* EXERCISE DESCRIPTION *
Set down only the lines running from the one with "low, high = Vector((1e9,)" to the one with "obj.data.transform(world)", both lines included, exactly as they stand, please.
##### SOURCE MATERIAL #####
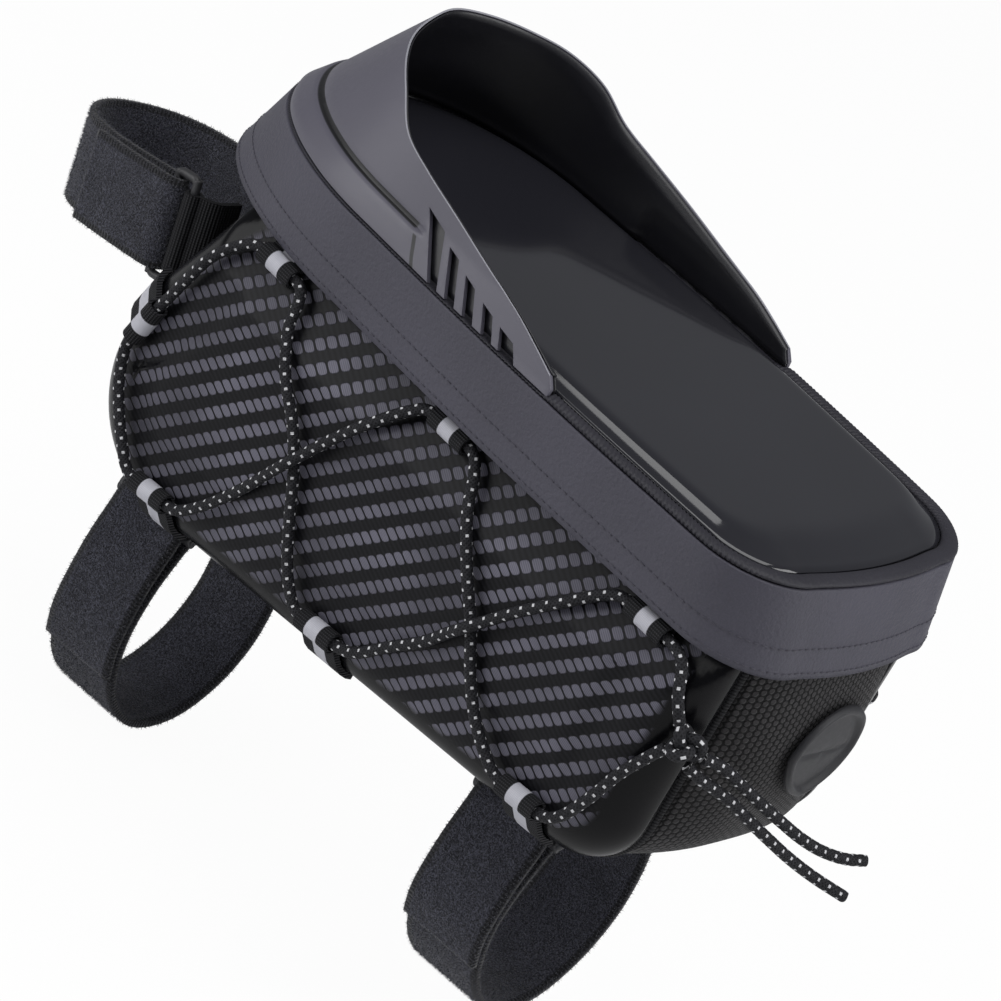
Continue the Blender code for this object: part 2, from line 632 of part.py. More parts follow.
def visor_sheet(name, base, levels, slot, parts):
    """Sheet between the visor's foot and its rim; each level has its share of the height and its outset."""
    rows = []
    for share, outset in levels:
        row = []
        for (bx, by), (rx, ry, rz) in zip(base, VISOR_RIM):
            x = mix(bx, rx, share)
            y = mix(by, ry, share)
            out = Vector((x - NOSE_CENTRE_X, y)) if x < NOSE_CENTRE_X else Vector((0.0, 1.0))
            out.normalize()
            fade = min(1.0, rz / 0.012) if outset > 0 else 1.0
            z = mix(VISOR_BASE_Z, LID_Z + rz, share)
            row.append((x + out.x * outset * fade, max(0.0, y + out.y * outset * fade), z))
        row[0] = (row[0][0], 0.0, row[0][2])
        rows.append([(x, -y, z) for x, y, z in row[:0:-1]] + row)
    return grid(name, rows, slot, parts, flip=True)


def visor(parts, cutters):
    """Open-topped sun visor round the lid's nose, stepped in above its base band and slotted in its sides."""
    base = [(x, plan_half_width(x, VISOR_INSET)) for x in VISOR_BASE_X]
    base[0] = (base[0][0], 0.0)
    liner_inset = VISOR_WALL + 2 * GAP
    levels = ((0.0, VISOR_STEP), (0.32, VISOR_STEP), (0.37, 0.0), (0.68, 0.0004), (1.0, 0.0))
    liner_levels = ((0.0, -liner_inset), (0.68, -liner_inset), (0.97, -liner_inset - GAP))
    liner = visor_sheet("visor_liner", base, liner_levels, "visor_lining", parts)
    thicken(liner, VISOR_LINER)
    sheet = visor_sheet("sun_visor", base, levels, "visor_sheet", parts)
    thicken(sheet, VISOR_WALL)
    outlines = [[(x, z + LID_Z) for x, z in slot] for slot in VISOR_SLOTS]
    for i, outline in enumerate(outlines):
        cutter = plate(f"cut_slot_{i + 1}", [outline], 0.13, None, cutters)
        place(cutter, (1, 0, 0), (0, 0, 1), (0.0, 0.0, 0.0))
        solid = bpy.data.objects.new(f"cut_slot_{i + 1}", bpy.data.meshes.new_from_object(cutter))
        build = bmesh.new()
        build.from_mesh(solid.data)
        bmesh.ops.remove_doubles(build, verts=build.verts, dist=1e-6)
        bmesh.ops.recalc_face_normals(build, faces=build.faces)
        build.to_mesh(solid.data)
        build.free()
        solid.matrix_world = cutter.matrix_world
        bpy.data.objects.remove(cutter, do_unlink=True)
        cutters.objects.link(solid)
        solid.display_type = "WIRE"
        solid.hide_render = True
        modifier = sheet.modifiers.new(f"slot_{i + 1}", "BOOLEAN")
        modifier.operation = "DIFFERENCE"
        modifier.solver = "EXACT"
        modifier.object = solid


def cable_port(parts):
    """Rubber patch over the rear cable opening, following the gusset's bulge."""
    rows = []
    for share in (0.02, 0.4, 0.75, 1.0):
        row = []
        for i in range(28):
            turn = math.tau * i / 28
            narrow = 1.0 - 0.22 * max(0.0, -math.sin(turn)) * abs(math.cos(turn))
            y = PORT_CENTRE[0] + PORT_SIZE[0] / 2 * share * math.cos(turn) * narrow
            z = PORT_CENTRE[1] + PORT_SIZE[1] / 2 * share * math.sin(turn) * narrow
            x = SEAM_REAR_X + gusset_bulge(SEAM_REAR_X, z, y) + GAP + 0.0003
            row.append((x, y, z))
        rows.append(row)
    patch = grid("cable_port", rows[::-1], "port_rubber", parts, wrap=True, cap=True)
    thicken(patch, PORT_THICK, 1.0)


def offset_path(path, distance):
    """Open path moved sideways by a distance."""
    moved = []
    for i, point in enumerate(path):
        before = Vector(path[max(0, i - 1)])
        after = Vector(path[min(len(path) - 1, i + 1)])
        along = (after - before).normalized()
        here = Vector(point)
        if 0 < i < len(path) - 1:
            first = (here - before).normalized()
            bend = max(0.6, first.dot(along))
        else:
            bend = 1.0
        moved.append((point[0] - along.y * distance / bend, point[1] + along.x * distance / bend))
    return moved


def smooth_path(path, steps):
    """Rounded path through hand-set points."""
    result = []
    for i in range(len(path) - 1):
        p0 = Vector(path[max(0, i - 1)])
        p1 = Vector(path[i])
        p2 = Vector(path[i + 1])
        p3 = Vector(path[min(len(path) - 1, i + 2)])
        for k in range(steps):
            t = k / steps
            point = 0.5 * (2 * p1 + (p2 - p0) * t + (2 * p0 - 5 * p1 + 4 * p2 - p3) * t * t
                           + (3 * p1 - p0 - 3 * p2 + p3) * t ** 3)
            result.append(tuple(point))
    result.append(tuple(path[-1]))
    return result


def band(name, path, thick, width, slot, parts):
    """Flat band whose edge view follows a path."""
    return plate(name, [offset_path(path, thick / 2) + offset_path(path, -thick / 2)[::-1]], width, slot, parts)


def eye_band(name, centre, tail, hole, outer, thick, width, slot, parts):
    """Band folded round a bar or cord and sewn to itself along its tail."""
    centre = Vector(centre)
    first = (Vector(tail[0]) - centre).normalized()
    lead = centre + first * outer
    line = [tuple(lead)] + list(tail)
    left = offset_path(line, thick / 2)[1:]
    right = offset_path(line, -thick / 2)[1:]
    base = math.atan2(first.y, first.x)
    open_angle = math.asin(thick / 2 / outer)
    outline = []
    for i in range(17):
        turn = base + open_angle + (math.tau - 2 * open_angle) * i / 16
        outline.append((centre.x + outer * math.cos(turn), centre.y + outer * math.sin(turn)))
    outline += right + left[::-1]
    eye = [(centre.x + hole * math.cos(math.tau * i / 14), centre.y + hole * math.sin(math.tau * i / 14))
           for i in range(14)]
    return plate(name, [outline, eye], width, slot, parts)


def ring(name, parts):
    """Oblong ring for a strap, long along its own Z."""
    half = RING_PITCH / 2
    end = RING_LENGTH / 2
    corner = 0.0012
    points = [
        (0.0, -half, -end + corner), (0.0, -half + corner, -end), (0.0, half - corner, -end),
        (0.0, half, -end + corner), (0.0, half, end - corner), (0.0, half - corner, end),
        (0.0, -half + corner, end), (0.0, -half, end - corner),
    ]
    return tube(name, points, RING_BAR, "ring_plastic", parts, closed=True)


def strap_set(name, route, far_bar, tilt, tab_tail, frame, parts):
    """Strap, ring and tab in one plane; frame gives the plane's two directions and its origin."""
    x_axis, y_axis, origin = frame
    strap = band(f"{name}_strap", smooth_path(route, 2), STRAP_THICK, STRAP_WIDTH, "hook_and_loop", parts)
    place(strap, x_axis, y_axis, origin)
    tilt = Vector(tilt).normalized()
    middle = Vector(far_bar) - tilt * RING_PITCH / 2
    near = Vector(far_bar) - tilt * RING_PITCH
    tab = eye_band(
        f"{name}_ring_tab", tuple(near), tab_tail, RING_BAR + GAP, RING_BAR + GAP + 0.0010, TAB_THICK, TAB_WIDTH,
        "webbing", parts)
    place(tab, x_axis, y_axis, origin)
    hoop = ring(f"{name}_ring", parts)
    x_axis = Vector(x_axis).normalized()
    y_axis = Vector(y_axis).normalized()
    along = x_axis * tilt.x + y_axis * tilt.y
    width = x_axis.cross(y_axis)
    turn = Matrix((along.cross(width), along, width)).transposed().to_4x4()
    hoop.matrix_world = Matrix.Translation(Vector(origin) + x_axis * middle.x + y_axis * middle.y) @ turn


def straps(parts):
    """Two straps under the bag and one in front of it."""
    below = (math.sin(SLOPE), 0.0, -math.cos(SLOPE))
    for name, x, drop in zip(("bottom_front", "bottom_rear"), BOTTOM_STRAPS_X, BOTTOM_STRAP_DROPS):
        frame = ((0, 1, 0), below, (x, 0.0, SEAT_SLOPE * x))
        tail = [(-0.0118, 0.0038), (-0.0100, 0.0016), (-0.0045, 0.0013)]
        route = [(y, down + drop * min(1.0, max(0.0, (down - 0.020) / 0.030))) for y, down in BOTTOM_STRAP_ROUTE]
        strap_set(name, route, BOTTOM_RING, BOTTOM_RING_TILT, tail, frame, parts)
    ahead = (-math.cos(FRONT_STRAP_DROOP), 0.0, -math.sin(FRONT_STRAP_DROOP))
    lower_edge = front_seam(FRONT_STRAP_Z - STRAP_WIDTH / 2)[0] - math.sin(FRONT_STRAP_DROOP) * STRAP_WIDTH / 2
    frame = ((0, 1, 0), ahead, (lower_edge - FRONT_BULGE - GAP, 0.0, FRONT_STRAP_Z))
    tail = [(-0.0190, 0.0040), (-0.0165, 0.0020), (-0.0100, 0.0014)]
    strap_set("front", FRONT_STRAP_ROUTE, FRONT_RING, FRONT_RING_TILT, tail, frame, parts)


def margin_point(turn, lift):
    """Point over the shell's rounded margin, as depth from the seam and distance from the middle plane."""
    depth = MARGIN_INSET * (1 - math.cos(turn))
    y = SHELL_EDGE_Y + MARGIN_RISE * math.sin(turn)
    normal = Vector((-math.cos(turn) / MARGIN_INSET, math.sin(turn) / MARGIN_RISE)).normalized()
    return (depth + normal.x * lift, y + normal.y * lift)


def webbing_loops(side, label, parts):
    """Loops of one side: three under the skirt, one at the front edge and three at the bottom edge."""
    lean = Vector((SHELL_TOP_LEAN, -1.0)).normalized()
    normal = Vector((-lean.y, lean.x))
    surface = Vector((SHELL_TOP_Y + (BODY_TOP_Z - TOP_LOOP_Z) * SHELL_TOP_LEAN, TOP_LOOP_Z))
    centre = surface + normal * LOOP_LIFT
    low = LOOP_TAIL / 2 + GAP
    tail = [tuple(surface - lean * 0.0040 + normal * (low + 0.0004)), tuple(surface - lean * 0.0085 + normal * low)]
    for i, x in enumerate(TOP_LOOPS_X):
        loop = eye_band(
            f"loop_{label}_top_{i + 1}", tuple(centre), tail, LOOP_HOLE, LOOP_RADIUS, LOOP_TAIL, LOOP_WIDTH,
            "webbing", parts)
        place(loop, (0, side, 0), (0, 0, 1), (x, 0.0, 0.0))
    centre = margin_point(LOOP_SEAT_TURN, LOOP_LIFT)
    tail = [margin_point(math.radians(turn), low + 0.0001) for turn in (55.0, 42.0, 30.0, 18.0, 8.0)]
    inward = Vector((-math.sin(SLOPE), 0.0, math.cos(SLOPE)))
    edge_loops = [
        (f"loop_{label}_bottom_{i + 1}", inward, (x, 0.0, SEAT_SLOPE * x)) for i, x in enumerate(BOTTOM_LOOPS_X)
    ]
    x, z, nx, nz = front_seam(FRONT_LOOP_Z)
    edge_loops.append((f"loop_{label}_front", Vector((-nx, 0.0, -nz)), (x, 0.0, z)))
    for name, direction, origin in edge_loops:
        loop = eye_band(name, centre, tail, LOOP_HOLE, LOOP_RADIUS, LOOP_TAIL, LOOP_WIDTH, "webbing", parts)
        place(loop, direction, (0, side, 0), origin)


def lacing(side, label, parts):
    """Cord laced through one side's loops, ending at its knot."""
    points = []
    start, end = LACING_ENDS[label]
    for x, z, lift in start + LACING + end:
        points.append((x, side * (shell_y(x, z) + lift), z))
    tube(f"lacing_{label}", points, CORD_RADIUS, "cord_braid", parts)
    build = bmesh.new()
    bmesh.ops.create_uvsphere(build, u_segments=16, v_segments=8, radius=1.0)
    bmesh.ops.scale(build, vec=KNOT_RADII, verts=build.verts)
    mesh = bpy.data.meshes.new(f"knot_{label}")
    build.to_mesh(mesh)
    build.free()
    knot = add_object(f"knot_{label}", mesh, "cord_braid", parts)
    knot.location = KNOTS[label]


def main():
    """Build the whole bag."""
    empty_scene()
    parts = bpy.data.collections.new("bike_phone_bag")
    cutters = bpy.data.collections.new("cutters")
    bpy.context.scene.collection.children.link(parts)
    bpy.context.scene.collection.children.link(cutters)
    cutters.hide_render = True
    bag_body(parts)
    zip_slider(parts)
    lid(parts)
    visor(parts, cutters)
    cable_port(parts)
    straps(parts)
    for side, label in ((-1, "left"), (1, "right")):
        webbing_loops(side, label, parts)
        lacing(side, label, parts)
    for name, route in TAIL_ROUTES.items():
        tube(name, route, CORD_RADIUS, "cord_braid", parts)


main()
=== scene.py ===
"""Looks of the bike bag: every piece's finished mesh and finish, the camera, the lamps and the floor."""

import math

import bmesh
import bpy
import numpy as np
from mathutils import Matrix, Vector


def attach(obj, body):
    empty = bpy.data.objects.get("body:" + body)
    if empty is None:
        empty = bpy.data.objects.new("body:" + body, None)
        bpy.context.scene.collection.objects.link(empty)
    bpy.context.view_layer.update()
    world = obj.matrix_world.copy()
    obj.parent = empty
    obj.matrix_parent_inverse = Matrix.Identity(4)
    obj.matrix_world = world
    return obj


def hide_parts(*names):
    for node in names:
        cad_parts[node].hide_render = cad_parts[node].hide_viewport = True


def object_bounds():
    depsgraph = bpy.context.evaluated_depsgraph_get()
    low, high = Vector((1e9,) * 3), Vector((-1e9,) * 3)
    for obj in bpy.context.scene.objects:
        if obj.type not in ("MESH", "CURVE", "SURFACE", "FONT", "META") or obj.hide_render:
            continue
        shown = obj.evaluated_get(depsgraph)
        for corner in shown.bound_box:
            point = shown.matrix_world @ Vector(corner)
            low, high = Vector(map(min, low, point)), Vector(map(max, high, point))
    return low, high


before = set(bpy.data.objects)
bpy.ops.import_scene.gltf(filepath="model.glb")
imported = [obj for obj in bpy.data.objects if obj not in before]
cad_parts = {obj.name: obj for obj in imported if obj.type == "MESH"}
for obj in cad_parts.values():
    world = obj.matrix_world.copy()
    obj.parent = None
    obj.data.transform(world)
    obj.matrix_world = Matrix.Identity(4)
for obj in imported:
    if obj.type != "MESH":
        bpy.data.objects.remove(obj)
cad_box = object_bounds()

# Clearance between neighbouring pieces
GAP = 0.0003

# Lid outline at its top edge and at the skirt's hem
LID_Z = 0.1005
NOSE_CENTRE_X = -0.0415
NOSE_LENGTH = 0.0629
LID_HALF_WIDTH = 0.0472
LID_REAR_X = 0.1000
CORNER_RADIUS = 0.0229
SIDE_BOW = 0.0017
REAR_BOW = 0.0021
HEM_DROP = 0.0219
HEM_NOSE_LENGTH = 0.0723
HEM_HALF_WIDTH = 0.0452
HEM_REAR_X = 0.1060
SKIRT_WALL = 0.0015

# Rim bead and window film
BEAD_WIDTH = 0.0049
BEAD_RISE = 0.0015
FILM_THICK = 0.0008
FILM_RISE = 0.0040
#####
* RESPONSE TO THIS TASK *
    low, high = Vector((1e9,) * 3), Vector((-1e9,) * 3)
    for obj in bpy.context.scene.objects:
        if obj.type not in ("MESH", "CURVE", "SURFACE", "FONT", "META") or obj.hide_render:
            continue
        shown = obj.evaluated_get(depsgraph)
        for corner in shown.bound_box:
            point = shown.matrix_world @ Vector(corner)
            low, high = Vector(map(min, low, point)), Vector(map(max, high, point))
    return low, high


before = set(bpy.data.objects)
bpy.ops.import_scene.gltf(filepath="model.glb")
imported = [obj for obj in bpy.data.objects if obj not in before]
cad_parts = {obj.name: obj for obj in imported if obj.type == "MESH"}
for obj in cad_parts.values():
    world = obj.matrix_world.copy()
    obj.parent = None
    obj.data.transform(world)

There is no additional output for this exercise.